Di sisi lain, Ketua Umum Asosiasi Kurator dan Pengurus Indonesia (AKPI) Imran Nating menyebut UU Kepailitan tidak mengatur lebih lanjut terkait dengan penerapan pembuktian sederhana. Pasal 8 ayat (4) UU Kepailitan secara umum menyatakan sederhana adalah terkait dengan jumlah minimum kreditor dan tentang utang yang telah jatuh waktu.
Sejauh ini, lanjut Imran, pembuktian sederhana hanya didasarkan pada pertimbangan hakim saja, sehingga dapat menciptakan inkonsistensi dalam putusan dengan permasalahan serupa. Dia menilai perlu adanya aspek pertimbangan kesehatan keuangan Debitor.
“Seperti Debitor yang dapat membuktikan berada dalam keuangan yang sehat dan memiliki aset yang jauh lebih besar dari utangnya tidak dapat dinyatakan PKPU/Pailit. Penyelesaian utangnya dengan pemohon dapat melalui gugatan perdata biasa,” jelasnya pada acara yang sama.

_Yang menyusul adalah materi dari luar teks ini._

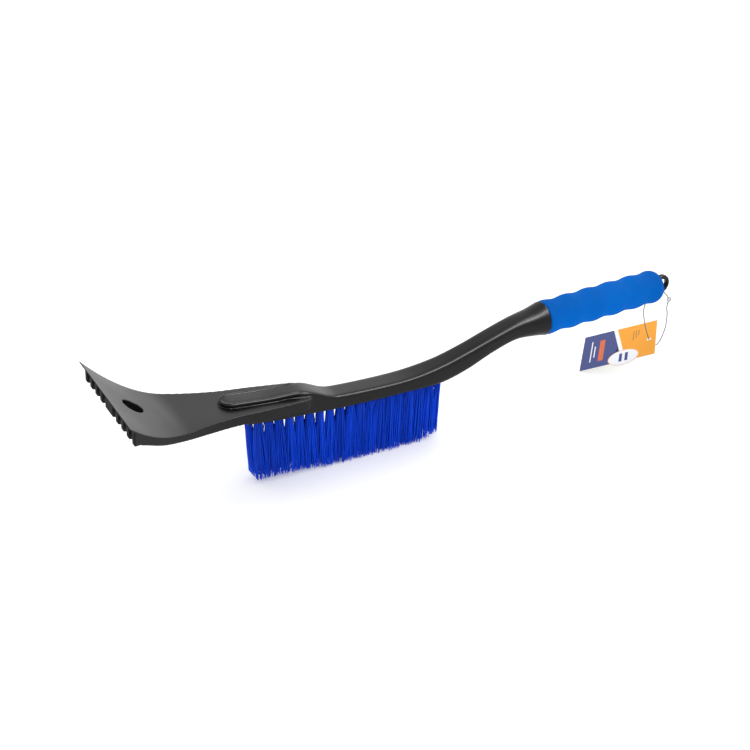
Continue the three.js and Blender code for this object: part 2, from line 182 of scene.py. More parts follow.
def tube(centres, radius, sides=12):
    """A round bar along centres, whose sections turn with the line and never twist about it."""
    centres = np.array(centres, float)
    along = np.gradient(centres, axis=0)
    along /= np.linalg.norm(along, axis=1)[:, None]
    across = np.cross(along[0], np.eye(3)[np.argmin(abs(along[0]))])
    rings = []
    for centre, ahead in zip(centres, along):
        across = across - np.dot(across, ahead) * ahead
        across /= np.linalg.norm(across)
        upright = np.cross(across, ahead)
        rings.append([centre + radius * (math.cos(t) * across + math.sin(t) * upright)
                      for t in full_turn(sides)])
    return loft(rings)


def applied(thing, *modifiers):
    """Adds modifiers, each given as (type, settings), and makes their result the mesh."""
    for kind, settings in modifiers:
        modifier = thing.modifiers.new(kind.lower(), kind)
        for key, value in settings.items():
            setattr(modifier, key, value)
    graph = bpy.context.evaluated_depsgraph_get()
    result = bpy.data.meshes.new_from_object(thing.evaluated_get(graph), depsgraph=graph)
    thing.modifiers.clear()
    old = thing.data
    thing.data = result
    bpy.data.meshes.remove(old)


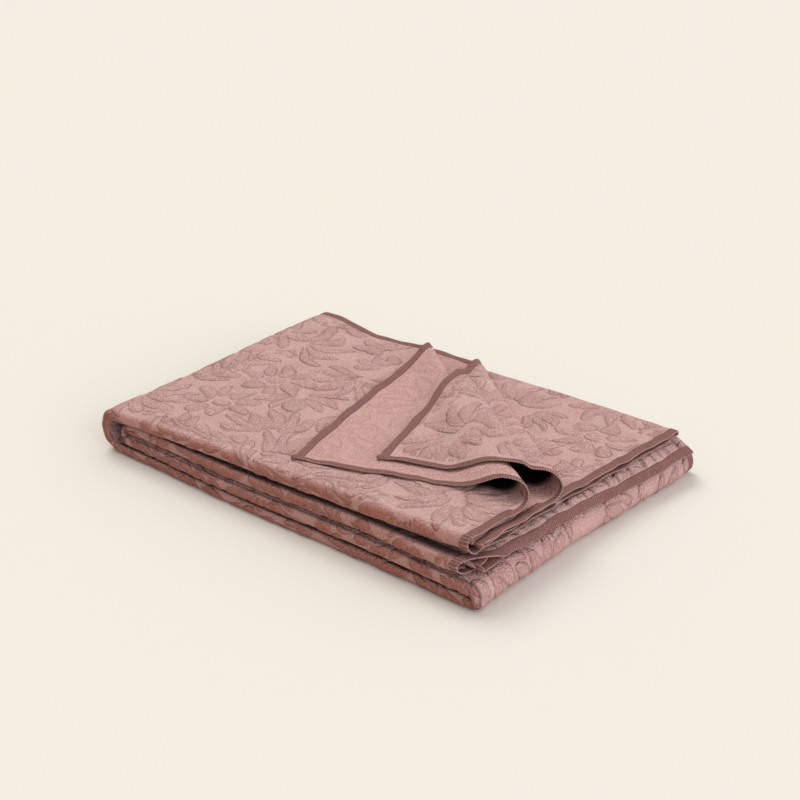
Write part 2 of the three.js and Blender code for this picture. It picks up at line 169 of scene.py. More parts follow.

Namun dalam praktik, kata Imran, beberapa permohonan pailit/PKPU ditolak oleh majelis hakim dengan pertimbangan perkara tidak sederhana. Dalam kasus semacam ini biasanya masih terdapat perselisihan atas utang yang tengah diperiksa oleh wilayah pengadilan lainnya, bukti terkait dengan utang tidak menyakinkan hakim (adminstatif invoice, jatuh waktu pembayaran, dsb), terkait dengan pemecahan tagihan, untuk memenuhi syarat minimal dua kreditor, dan pemohon atau Kreditor lain yang langsung dilunasi oleh Debitor dalam rentang pemeriksaan permohonan PKPU/Pailit, sehingga menggugurkan kedudukannya sebagai kreditor.